Неповторимое. Книга 4
Шрифт:
— Верно, но президент превратится в формальную фигуру, если у него отберут всё, а армию разобьют.
— Думаю, что до этого не дойдет, — успокаивал и себя, и других Рискет.
Было очевидно, что в статус кубинских войск надо внести что-то дополнительно. Тем более что наши советские военные советники, которые действовали по всей вертикали — от Министерства обороны и Генерального штаба до бригады включительно, обязаны были воевать вместе со своими подопечными.
Были у нас вопросы и по части оснащения вооружением и техникой ангольской армии и кубинской группировки войск в Анголе — кубинские военачальники здесь, на месте, без ведома своего политического руководства сами устанавливали, что из присылаемого Советским Союзом давать Анголе, а что забирать себе. Это вызывало различные недоразумения. Но совместными усилиями все вопросы удалось разрешить и все поставить на место.
Итак,
Кстати, находясь на юге в оперативных границах 5-го военного округа, мы остановились в гостинице в Лубанго.

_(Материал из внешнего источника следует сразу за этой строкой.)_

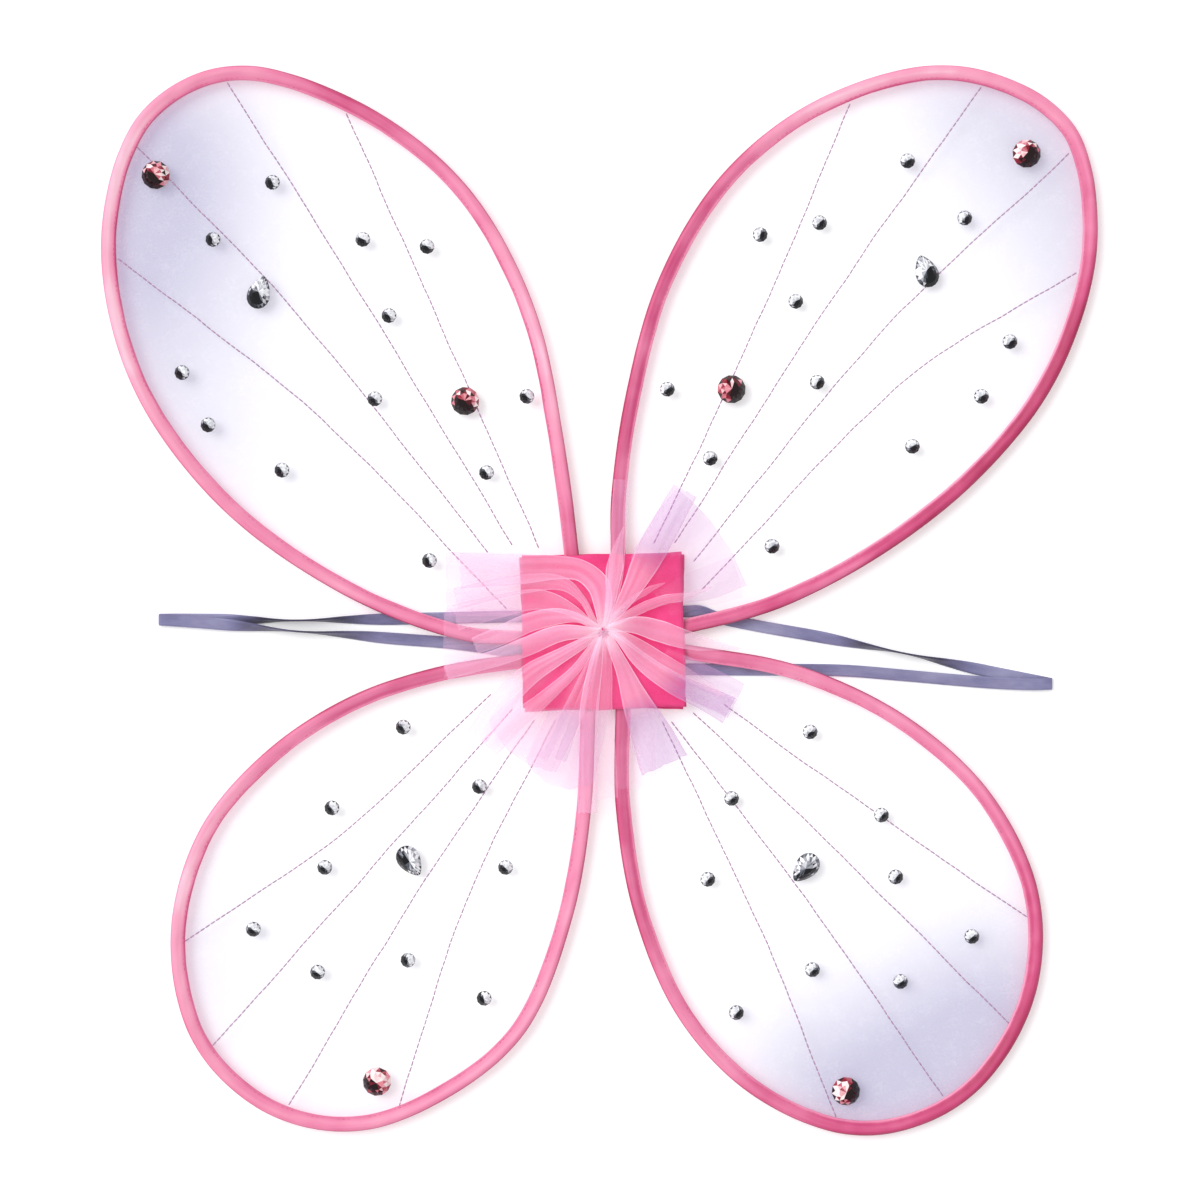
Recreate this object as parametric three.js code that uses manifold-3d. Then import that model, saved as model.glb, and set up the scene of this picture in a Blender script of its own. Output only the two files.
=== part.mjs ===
// Child's fairy wings, lying on their back: four wire loops covered with sheer organza and bound with satin
// tape, held between two felt patches, with an elastic shoulder loop on each side, glued rhinestones and a
// gathered rosette on the front patch.
//
// Millimetres. The origin is the centre of the back patch's outer face, which lies against the wearer's back.
// +Z points out of the decorated front, +Y towards the wearer's head and +X to the wearer's right.
//
// Each wing bends where its wire leaves the patches, so its wire is in two pieces that meet on that line: the
// loop, with round ends, and the bent root between the patches.

import * as THREE from "three";
import { mergeVertices } from "three/addons/utils/BufferGeometryUtils.js";
import Module from "manifold-3d";

// ---------- driving dimensions ----------

const clearance = 0.3; // between two pieces that touch

const patchWidth = 68;
const patchHeight = 65;
const patchCorner = 2; // corner radius
const feltThickness = 1.5;

const upperReach = 290; // from the origin to the far side of an upper wing
const lowerReach = 246; // and of a lower wing

const wireDiameter = 2;
const tapeThickness = 0.6; // folded satin tape, on each side of the wire
const finThickness = 0.5; // the same tape pressed flat, on each side of the organza
const bindingWidth = 6.3; // from the fold to the stitched edges
const organzaThickness = 0.3;
const organzaInset = 2; // from the wire's centre to the organza's cut edge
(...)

В это же время там остановился и руководитель СВАПО Нуема. Он узнал, что наша группа базируется в этом городе и через администрацию гостиницы предложил мне встречу. И она состоялась. Говорили мы в присутствии двух переводчиков — у меня был переводчик с русского на португальский, которым пользовались ангольцы, а у него— с португальского на английский. Нуема говорил только на английском.

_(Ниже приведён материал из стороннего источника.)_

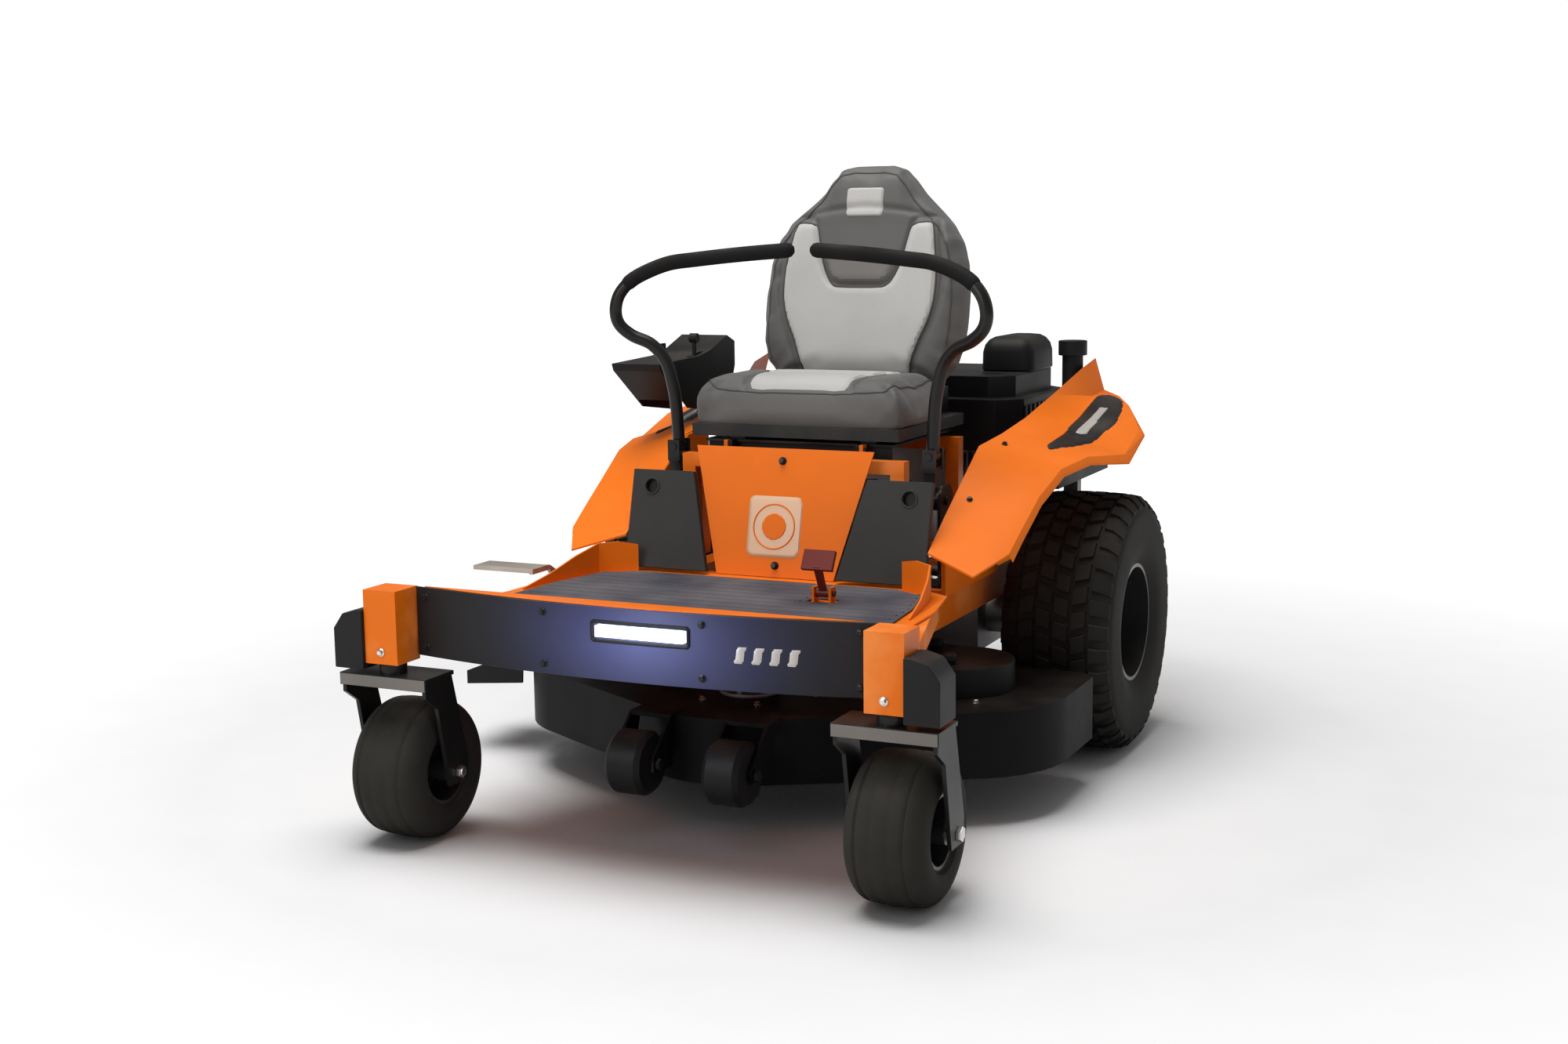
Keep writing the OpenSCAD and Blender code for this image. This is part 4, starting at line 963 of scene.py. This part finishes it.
low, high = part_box("headlight")
BEZEL_GAP = 0.007
corners = rectangle(low.x - BEZEL_GAP - ORIGIN.x, low.z - BEZEL_GAP,
                    high.x + BEZEL_GAP - ORIGIN.x, high.z + BEZEL_GAP)
path = drape(rounded(dense(corners, 0.012), 1), panel_tree, from_front, 0.001, closed=True)
Shapes().tube(path, 0.0036, 8).piece("headlight_bezel", "chassis", "black_plastic")

# ---- body panels

PADS = Lean(-0.597, 0.448, 14.3)
CENTRE = Lean(-0.584, 0.4435, 12.2)


def circle(x, y, radius, steps=24):
    return [Vector((x + radius * math.cos(t), y + radius * math.sin(t))) for t in turns(steps)]


PAD_HOLE = (0.290, 0.172)
plugs, rims = Shapes(), Shapes()
for way in SIDES.values():
    hole = PADS.point(way * PAD_HOLE[0], PAD_HOLE[1])
    plugs.rod(0.0005, 0.004, 0.0148, hole, PADS.out, 24)
    rims.lathe([[0.0138, 0.0146], [0.0162, 0.0152], [0.0162, 0.0178], [0.0138, 0.0190]], hole,
               PADS.out, steps=32, closed=True)
plugs.piece("pad_hole_plugs", "chassis", "black_plastic")
rims.piece("pad_hole_rims", "chassis", "grey_plastic")

BADGE_X, BADGE_UP, BADGE_WIDE, BADGE_TALL = -0.008, 0.104, 0.062, 0.066
plate = rectangle(BADGE_X - BADGE_WIDE, BADGE_UP - BADGE_TALL, BADGE_X + BADGE_WIDE,
                  BADGE_UP + BADGE_TALL)
patch("centre_badge", rounded(dense(plate, 0.04), 2), centre_tree, CENTRE.ray, 0.0016, 0.002,
      "chassis", "badge", spacing=0.005)
patch("centre_badge_disc", circle(BADGE_X, BADGE_UP, 0.030), centre_tree, CENTRE.ray, 0.003,
      0.002, "chassis", "orange_plastic", spacing=0.004)
ring = drape(circle(BADGE_X, BADGE_UP, 0.046, 48), centre_tree, CENTRE.ray, 0.0016, closed=True)
Shapes().tube(ring, 0.0016, 8).piece("centre_badge_ring", "chassis", "orange_plastic")

INSERT = [(0.456, -0.235), (0.452, -0.062), (0.447, 0.065), (0.449, 0.2), (0.452, 0.262),
          (0.486, 0.270), (0.516, 0.215), (0.536, 0.09), (0.532, -0.01), (0.492, -0.19)]
LABEL = [(0.474, -0.055), (0.472, 0.145), (0.498, 0.155), (0.502, -0.045)]
for side, way in SIDES.items():
    fender_tree = tree_of(NODES["fender_" + side])
    insert, label = ([Vector((way * x, y)) for x, y in shape] for shape in (INSERT, LABEL))
    patch("fender_insert_" + side, rounded(insert, 1), fender_tree, from_above, 0.003, 0.003,
          "chassis", "black_plastic", spacing=0.008)
    patch("fender_label_" + side, rounded(dense(label, 0.02), 2), fender_tree, from_above,
          0.0042, 0.001, "chassis", "mark_grey", spacing=0.005)


def bolts(name, body, on, starts, direction, size, look="bright_steel"):
    """Bolt heads where rays from these places, and their mirror images, meet a CAD node."""
    target = tree_of(NODES[on])
    shapes = Shapes()
    for x, y, z in starts:
        for way in (1, -1) if x else (1,):
            ray = Vector((direction[0] * way, direction[1], direction[2]))
            hit, normal = target.ray_cast(at(way * x, y, z), ray)[:2]
            if hit is not None:
                shapes.bolt(hit, normal if normal.dot(ray) < 0 else -normal, size)
    shapes.piece(name, body, look)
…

Это был ниже среднего роста, поджарый, но крепкий негр, с коротко стриженными седыми волосами. Все лицо в морщинах, и не столько от возраста, сколько, очевидно, от пережитых испытаний. Человек высокого интеллекта и культуры. Проблемы, о которых он говорил, подход к ним, оценки событий и взгляды на перспективу — все подтверждало это. Несмотря на то, что большая часть его жизни проходит в пустыне, лесу, саванне среди полудиких племен — это, еще раз подчеркиваю, исключительно культурный человек. Его манера держаться и говорить свидетельствовала о его достоинстве. Он охарактеризовал обстановку, весьма резко отозвался о мракобесии юаровской администрации и военщины, для которых решения ООН ничего не значат: они продолжают физически уничтожать СВАПО. Он выразил убеждение, что действия этих «презренных стервятников» (так он назвал администрацию ЮАР) ожидает крах, а народ Намибии, безусловно, добьется независимости. Поблагодарив за ту помощь, которую оказывают Советский Союз и Анголе, и СВАПО, он высказал ряд пожеланий, которые я обещал выполнить по возвращении в Москву и которые действительно были выполнены, но не мной, а генералом армии П.И. Ивашутиным — это по его линии.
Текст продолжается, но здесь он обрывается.